**Problem description**
Copy each line of the listing below exactly.

**Provided material**
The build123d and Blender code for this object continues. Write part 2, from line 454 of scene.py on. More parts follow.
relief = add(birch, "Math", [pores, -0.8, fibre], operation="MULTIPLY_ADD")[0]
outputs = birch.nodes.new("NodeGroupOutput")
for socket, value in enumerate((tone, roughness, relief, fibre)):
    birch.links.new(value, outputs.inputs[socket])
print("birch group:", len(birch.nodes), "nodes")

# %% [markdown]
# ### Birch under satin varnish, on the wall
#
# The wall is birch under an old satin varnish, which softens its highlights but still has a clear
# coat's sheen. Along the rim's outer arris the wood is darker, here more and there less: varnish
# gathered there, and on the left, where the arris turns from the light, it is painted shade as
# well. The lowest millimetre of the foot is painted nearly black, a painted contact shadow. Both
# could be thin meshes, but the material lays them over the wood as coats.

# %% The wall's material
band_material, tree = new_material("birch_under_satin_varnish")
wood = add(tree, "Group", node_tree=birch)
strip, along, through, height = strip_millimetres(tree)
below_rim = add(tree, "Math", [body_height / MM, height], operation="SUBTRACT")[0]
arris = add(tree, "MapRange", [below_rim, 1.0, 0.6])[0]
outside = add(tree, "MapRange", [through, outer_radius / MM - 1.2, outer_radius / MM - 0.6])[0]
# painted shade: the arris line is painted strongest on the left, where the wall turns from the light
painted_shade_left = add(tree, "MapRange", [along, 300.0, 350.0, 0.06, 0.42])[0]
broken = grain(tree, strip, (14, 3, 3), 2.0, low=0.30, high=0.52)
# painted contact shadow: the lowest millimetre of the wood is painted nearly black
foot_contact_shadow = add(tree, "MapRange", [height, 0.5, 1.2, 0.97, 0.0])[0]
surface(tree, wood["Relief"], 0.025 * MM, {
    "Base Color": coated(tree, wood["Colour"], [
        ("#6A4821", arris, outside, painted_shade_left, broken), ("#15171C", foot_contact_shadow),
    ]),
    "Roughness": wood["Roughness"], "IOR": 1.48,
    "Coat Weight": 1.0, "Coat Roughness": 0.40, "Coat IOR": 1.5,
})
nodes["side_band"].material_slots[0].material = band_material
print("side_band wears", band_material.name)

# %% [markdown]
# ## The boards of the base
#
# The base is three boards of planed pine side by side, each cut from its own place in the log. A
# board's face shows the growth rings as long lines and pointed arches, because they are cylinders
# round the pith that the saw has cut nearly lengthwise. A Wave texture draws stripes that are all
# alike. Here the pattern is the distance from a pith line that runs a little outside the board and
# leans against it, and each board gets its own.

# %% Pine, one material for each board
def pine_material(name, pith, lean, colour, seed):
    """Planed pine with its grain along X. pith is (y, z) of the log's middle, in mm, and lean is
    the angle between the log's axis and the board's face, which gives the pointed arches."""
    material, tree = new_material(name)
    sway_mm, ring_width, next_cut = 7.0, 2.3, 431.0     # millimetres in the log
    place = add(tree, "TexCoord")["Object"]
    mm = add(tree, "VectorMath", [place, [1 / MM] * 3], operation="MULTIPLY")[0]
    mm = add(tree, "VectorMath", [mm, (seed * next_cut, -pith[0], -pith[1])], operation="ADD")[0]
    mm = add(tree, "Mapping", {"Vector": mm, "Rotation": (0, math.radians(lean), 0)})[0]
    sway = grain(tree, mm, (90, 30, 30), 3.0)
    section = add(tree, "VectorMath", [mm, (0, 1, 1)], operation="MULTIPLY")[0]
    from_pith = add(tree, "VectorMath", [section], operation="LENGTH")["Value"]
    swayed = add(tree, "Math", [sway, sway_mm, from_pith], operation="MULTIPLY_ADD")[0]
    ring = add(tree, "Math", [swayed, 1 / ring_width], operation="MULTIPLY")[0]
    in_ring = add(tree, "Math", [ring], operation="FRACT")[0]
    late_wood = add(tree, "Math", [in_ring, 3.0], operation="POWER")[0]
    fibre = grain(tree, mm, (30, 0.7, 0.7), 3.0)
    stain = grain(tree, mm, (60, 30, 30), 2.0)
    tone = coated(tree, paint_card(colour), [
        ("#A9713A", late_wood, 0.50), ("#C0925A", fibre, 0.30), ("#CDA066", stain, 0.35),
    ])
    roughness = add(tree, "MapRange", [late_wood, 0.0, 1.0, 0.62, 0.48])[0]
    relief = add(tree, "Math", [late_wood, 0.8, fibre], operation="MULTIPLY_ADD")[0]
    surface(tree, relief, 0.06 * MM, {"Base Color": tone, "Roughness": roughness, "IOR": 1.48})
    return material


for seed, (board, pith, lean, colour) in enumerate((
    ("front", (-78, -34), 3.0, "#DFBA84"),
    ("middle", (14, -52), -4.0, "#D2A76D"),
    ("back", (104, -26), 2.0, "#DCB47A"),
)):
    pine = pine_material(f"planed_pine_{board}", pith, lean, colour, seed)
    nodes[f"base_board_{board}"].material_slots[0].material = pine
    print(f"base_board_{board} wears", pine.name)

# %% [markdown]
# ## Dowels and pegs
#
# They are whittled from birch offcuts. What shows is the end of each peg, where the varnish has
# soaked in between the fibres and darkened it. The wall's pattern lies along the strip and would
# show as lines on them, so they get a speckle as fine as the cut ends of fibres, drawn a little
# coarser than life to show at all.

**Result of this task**
The build123d and Blender code for this object continues. Write part 2, from line 454 of scene.py on. More parts follow.
relief = add(birch, "Math", [pores, -0.8, fibre], operation="MULTIPLY_ADD")[0]
outputs = birch.nodes.new("NodeGroupOutput")
for socket, value in enumerate((tone, roughness, relief, fibre)):
    birch.links.new(value, outputs.inputs[socket])
print("birch group:", len(birch.nodes), "nodes")

# %% [markdown]
# ### Birch under satin varnish, on the wall
#
# The wall is birch under an old satin varnish, which softens its highlights but still has a clear
# coat's sheen. Along the rim's outer arris the wood is darker, here more and there less: varnish
# gathered there, and on the left, where the arris turns from the light, it is painted shade as
# well. The lowest millimetre of the foot is painted nearly black, a painted contact shadow. Both
# could be thin meshes, but the material lays them over the wood as coats.

# %% The wall's material
band_material, tree = new_material("birch_under_satin_varnish")
wood = add(tree, "Group", node_tree=birch)
strip, along, through, height = strip_millimetres(tree)
below_rim = add(tree, "Math", [body_height / MM, height], operation="SUBTRACT")[0]
arris = add(tree, "MapRange", [below_rim, 1.0, 0.6])[0]
outside = add(tree, "MapRange", [through, outer_radius / MM - 1.2, outer_radius / MM - 0.6])[0]
# painted shade: the arris line is painted strongest on the left, where the wall turns from the light
painted_shade_left = add(tree, "MapRange", [along, 300.0, 350.0, 0.06, 0.42])[0]
broken = grain(tree, strip, (14, 3, 3), 2.0, low=0.30, high=0.52)
# painted contact shadow: the lowest millimetre of the wood is painted nearly black
foot_contact_shadow = add(tree, "MapRange", [height, 0.5, 1.2, 0.97, 0.0])[0]
surface(tree, wood["Relief"], 0.025 * MM, {
    "Base Color": coated(tree, wood["Colour"], [
        ("#6A4821", arris, outside, painted_shade_left, broken), ("#15171C", foot_contact_shadow),
    ]),
    "Roughness": wood["Roughness"], "IOR": 1.48,
    "Coat Weight": 1.0, "Coat Roughness": 0.40, "Coat IOR": 1.5,
})
nodes["side_band"].material_slots[0].material = band_material
print("side_band wears", band_material.name)

# %% [markdown]
# ## The boards of the base
#
# The base is three boards of planed pine side by side, each cut from its own place in the log. A
# board's face shows the growth rings as long lines and pointed arches, because they are cylinders
# round the pith that the saw has cut nearly lengthwise. A Wave texture draws stripes that are all
# alike. Here the pattern is the distance from a pith line that runs a little outside the board and
# leans against it, and each board gets its own.

# %% Pine, one material for each board
def pine_material(name, pith, lean, colour, seed):
    """Planed pine with its grain along X. pith is (y, z) of the log's middle, in mm, and lean is
    the angle between the log's axis and the board's face, which gives the pointed arches."""
    material, tree = new_material(name)
    sway_mm, ring_width, next_cut = 7.0, 2.3, 431.0     # millimetres in the log
    place = add(tree, "TexCoord")["Object"]
    mm = add(tree, "VectorMath", [place, [1 / MM] * 3], operation="MULTIPLY")[0]
    mm = add(tree, "VectorMath", [mm, (seed * next_cut, -pith[0], -pith[1])], operation="ADD")[0]
    mm = add(tree, "Mapping", {"Vector": mm, "Rotation": (0, math.radians(lean), 0)})[0]
    sway = grain(tree, mm, (90, 30, 30), 3.0)
    section = add(tree, "VectorMath", [mm, (0, 1, 1)], operation="MULTIPLY")[0]
    from_pith = add(tree, "VectorMath", [section], operation="LENGTH")["Value"]
    swayed = add(tree, "Math", [sway, sway_mm, from_pith], operation="MULTIPLY_ADD")[0]
    ring = add(tree, "Math", [swayed, 1 / ring_width], operation="MULTIPLY")[0]
    in_ring = add(tree, "Math", [ring], operation="FRACT")[0]
    late_wood = add(tree, "Math", [in_ring, 3.0], operation="POWER")[0]
    fibre = grain(tree, mm, (30, 0.7, 0.7), 3.0)
    stain = grain(tree, mm, (60, 30, 30), 2.0)
    tone = coated(tree, paint_card(colour), [
        ("#A9713A", late_wood, 0.50), ("#C0925A", fibre, 0.30), ("#CDA066", stain, 0.35),
    ])
    roughness = add(tree, "MapRange", [late_wood, 0.0, 1.0, 0.62, 0.48])[0]
    relief = add(tree, "Math", [late_wood, 0.8, fibre], operation="MULTIPLY_ADD")[0]
    surface(tree, relief, 0.06 * MM, {"Base Color": tone, "Roughness": roughness, "IOR": 1.48})
    return material


for seed, (board, pith, lean, colour) in enumerate((
    ("front", (-78, -34), 3.0, "#DFBA84"),
    ("middle", (14, -52), -4.0, "#D2A76D"),
    ("back", (104, -26), 2.0, "#DCB47A"),
)):
    pine = pine_material(f"planed_pine_{board}", pith, lean, colour, seed)
    nodes[f"base_board_{board}"].material_slots[0].material = pine
    print(f"base_board_{board} wears", pine.name)

# %% [markdown]
# ## Dowels and pegs
#
# They are whittled from birch offcuts. What shows is the end of each peg, where the varnish has
# soaked in between the fibres and darkened it. The wall's pattern lies along the strip and would
# show as lines on them, so they get a speckle as fine as the cut ends of fibres, drawn a little
# coarser than life to show at all.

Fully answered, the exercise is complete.